On the other hand, the same inflatable tool is also adversely affected by an increase in device temperature during certain types of secondary and tertiary injection techniques utilizing, for example, the injection of steam. As the steam is injected into the zone of the well immediate the set packer or well plug, the zone and accompanying devices, including tubing, quickly become exposed to the increased temperature. Some prior art devices containing inflatable packer components have been known to have the inflatable bladder element actually rupture, due to exposure to increased pressure within the bladder and interconnected chambers and passageways as steam flows through the device and is injected into the well zone.

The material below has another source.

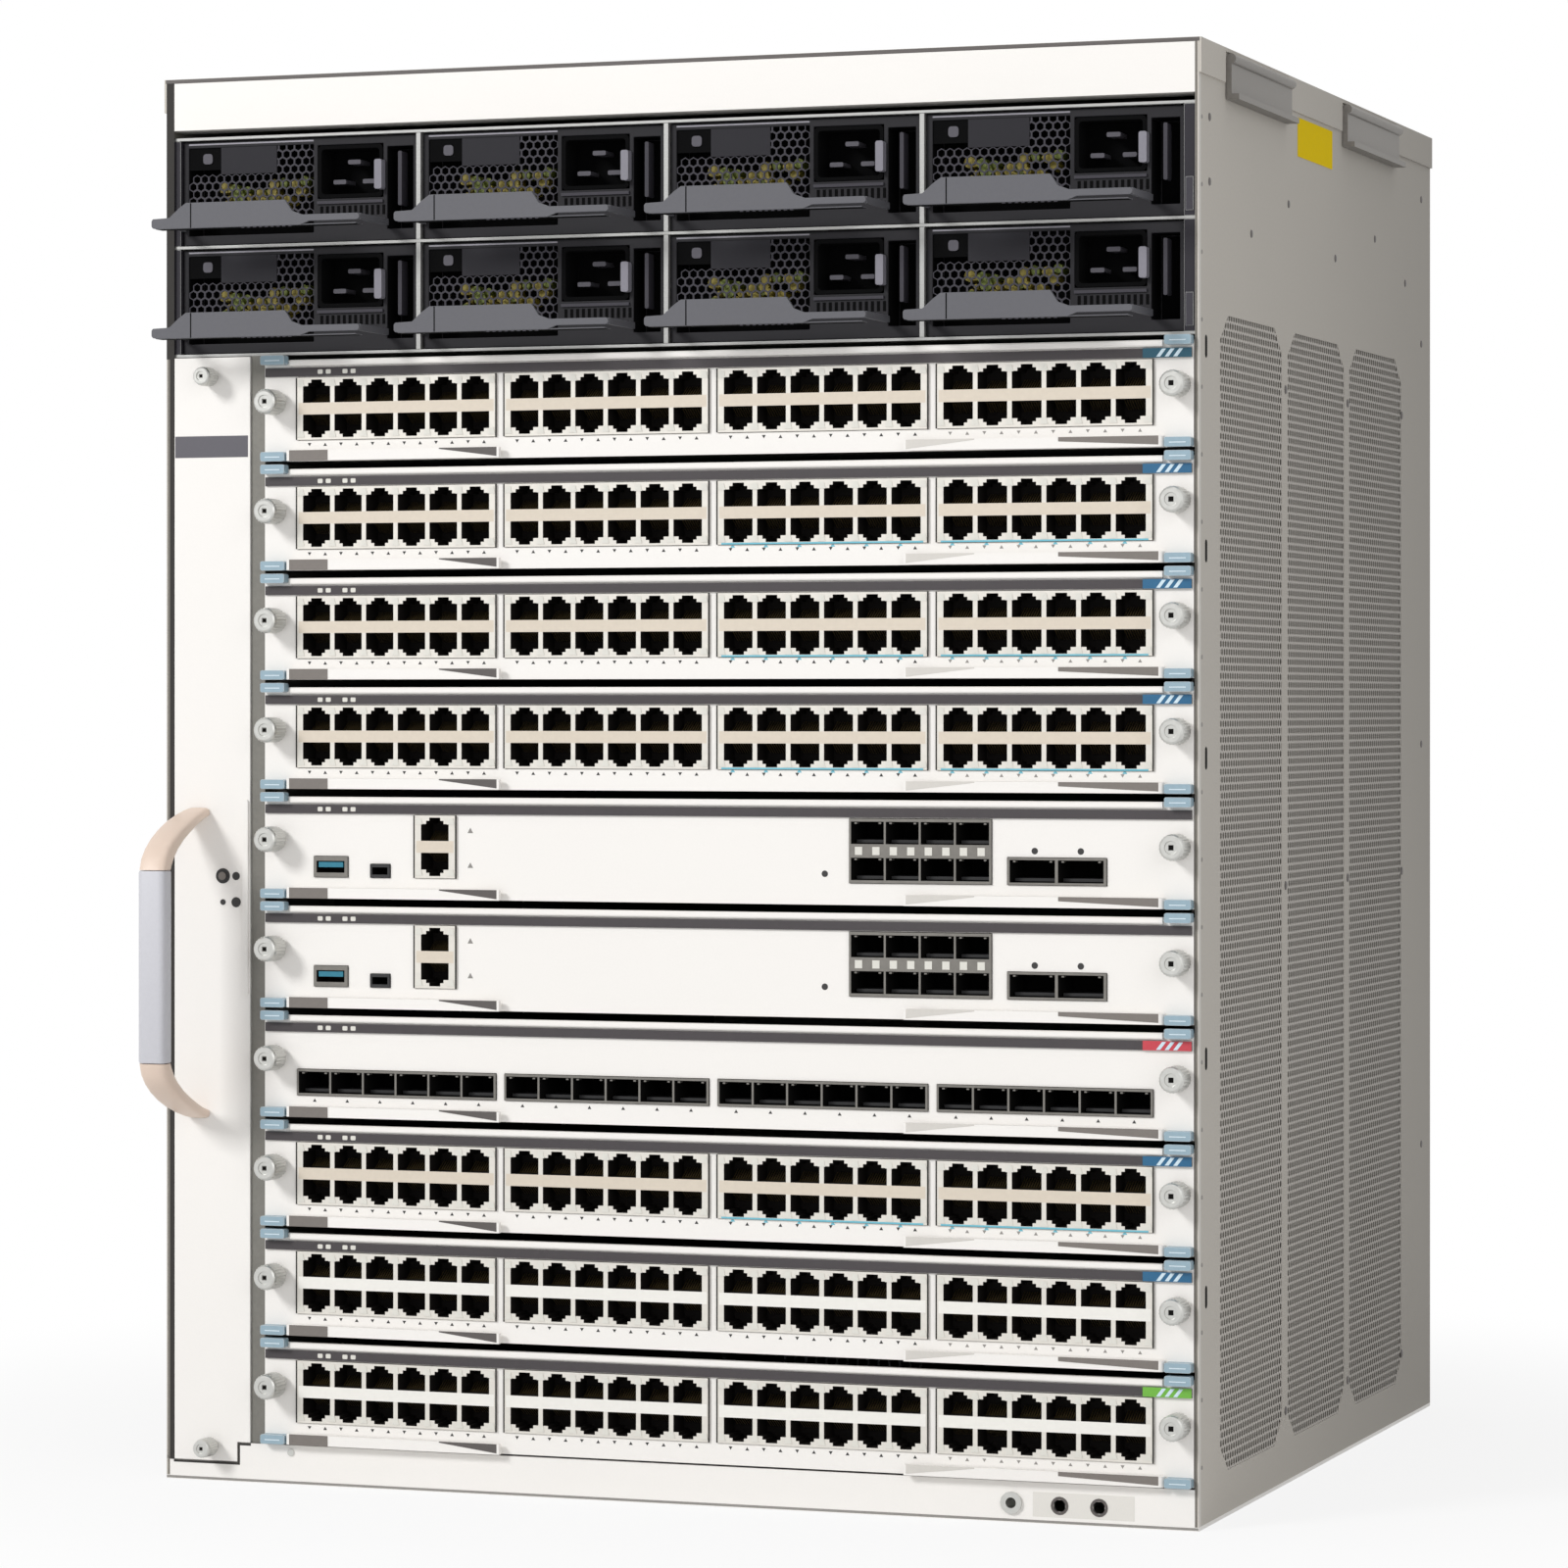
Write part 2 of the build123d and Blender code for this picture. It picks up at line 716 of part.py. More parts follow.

In U.S. Pat. No. 4,655,292, entitled "Steam Injection Packer Actuator and Method," a device is shown and disclosed, which addresses the problems associated with the prior art by providing a mechanism incorporating a compressible fluid, such as nitrogen gas. The fluid is used to accommodate an increase in temperature during steam injection and other operations for preventing the packer mechanism from rupturing as a result of exposure to enhance pressures resulting from the increase of temperature of inflation fluid and device components as stream flows through the device.
The present invention addresses the problems associated with prior art devices by maintaining a relatively constant inflation pressure even when the device experiences single and/or multiple thermal excursions of substantial magnitude. The invention operates to abate the adverse effects of any combination of heating and cooling, both quasi-static and dynamic cycling.